What is this? The explanation is historical and, at the same time, conceptual. The Cuban emigration, which has always been a diaspora, extremely diverse and rich from the geographical, cultural and social point of view, is presented ―and, often, self-presented― as a homogeneous, anti-communist and anti-Castro subject, in the image and likeness of the original exile from the Miami of the Cold War. This homogenization is the work of that exile’s commitment to the trade embargo and other hostile policies of the United States against the island, but also from Havana’s official easy stigmatization of Miami.
That is the historical basis of the absence of emigration as a constitutional subject. However, there is also a conceptual background to the resistance to recognize migratory rights, which has to do with an ideology inherited from the Soviet tradition, for which exile was synonymous with deserter. That ideology is no longer Marxist-Leninist but excluding nationalist. It is not a revolutionary nationalist but neither is it fully republican or civic. It is a nationalism that has instrumented some of the old doctrine of “Cubanness,” without assuming its inclusive essence, which understands Cuba as a migratory nation.
In its most refined form (the transculturation of Fernando Ortiz) the concept of Cubanness overcame the phobias against the Cuban or Spanish immigration that accumulated at the beginning of the 20th century. Ramiro Guerra in Azúcar y población en las Antillas (1927) or Alberto Lamar Schweyer in La crisis del patriotismo (1929) left testimonies of a racist Cubanness that, as the second would write, based on Latin American sociologists (Bunge, García Calderón, Gil Fortoul , Vallenilla Lanz, Edwards…), tried to capture the moment in which “the immigrant ceases to be an element of union, progress and socialization” and, as a consequence of a “poor migratory distribution,” starts being “disturbing, dissociative and dangerous to the integration of nationality.”
By subordinating nationality to immigration control, the republican doctrine of Cubanness produced an exaltation of miscegenation that made black, Chinese and other communities of the nation invisible. With the 1959 Revolution, that doctrine was declared overcome along with racism, as bourgeois elements from the old regime. But after the fall of the Berlin wall and the disintegration of the USSR, in the 1990s, the ideology of the State and the cultural and educational policy returned to the thesis of Cubanness, as can be read in texts by Amando Hart, Abel Prieto, Eduardo Torres Cuevas, Ambrosio Fornet, Miguel Barnet and other authors.
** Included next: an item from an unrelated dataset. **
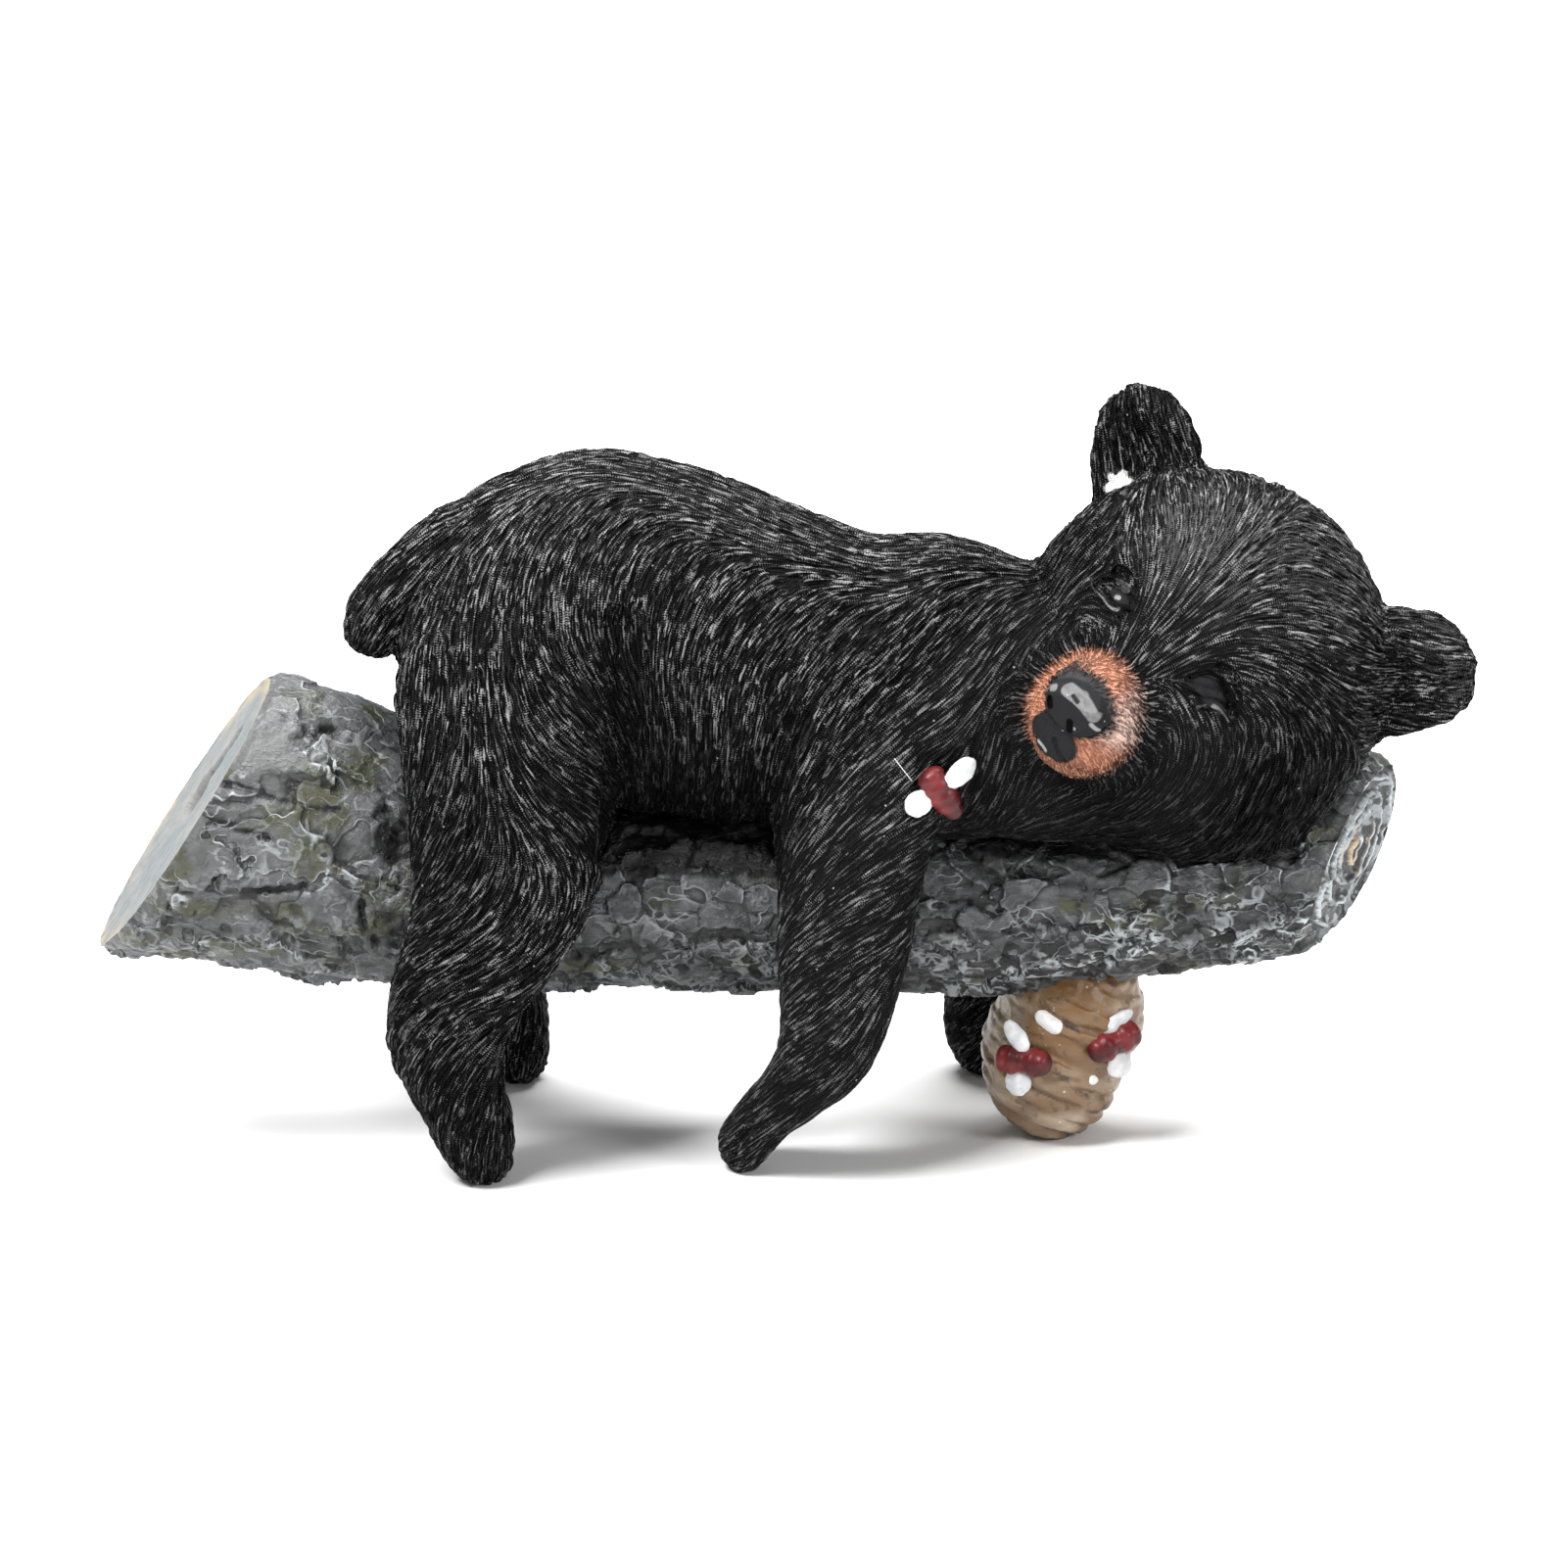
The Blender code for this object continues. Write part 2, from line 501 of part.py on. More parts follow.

The concept of “national identity,” which was recycled in the 1990s and incorporated into the 1992 Constitution, is reflected in documents that accompanied the first The Nation and Emigration conference: the essay “Cultura, cubanidad y cubanía” (1994) by Abel Prieto or the book Cultura e identidad nacional (1995) by Armando Hart. Both texts describe an ideological adjustment, which at the same time departs from Marxism-Leninism and combats postmodern multiculturalism, does not subscribe to other versions of Cuban Marxism: Manuel Moreno Fraginals, Walterio Carbonell, Antonio Benítez Rojo, Pensamiento Crítico….
As in the old evolutionist thinking, which Jorge Luis Borges made fun of in Otras inquisiciones and Michel Foucault criticized in Las palabras y las cosas, thereafter Cubans began to be classified as members of the “inner Cubanness,” members of the “external Cubanness,” members of the “Cubanness” and “anti-Cubans.” This last denomination, adopted by the main government ministries and institutions since the 1990s, continues to govern the granting of authorized passports or entry permits to the island.
The ideological adjustment had effects on the legislation and migration policy, starting with the very formula of Nation and Emigration, which assumes that they are two different things. In the midst of strengthening the embargo (Torricelli Act of 1992, Helms-Burton Act of 1996, Bush administration sanctions in 2003), an idea of emigration was promoted as the electoral base of the Cuban-American political class. Valuable academic studies on emigrants within the island (Jorge Hernández, Milagros Martínez, Ernesto Rodríguez Chávez, Antonio Aja Díaz, Jesús Arboleya….), give a central place to the community’s positions on the embargo.
No less valuable studies produced outside the island (Lisandro Pérez, Guillermo Grenier, Max Castro, Susan Eckstein, Jorge Duany….) also generally deal with the same dynamic, although with greater sociological nuance. This is an understandable gravitation towards the possibilities of political change in the emigrated community but, to a large extent, refers to the understanding of a phenomenon as complex and heterogeneous as a transnational diaspora to the dispute between the United States and Cuba.
Perhaps it is time to move the debate on emigration to where it is in Latin America and the Caribbean: full respect for rights in the country of origin and the destination. The right to travel, repatriate or interact with the island as each one decides is violated by the embargo. The entire legal device of the embargo, which ranges from the Helms-Burton Act to the most recent Trump sanctions, due to their extraterritorial and punitive nature, is in violation of Cuban sovereignty, but also of the rights of the citizens of the island and the diaspora.
That said, it makes no sense to ignore that emigrants’ lack of legal status in the Constitution, the rejection of entry permits for political reasons or the stigmatization of members of the diaspora in the media and institutions of the island, also constitute violations that lack an equivalent in the Latin American and Caribbean constitutionalism, of left, center or right. At the beginning of the third decade of the 21st century, Cuban migration law is still captured by the anti-embargo legislation of the end of the 20th century. That capture is not a cause but an effect of an excluding idea of the nation.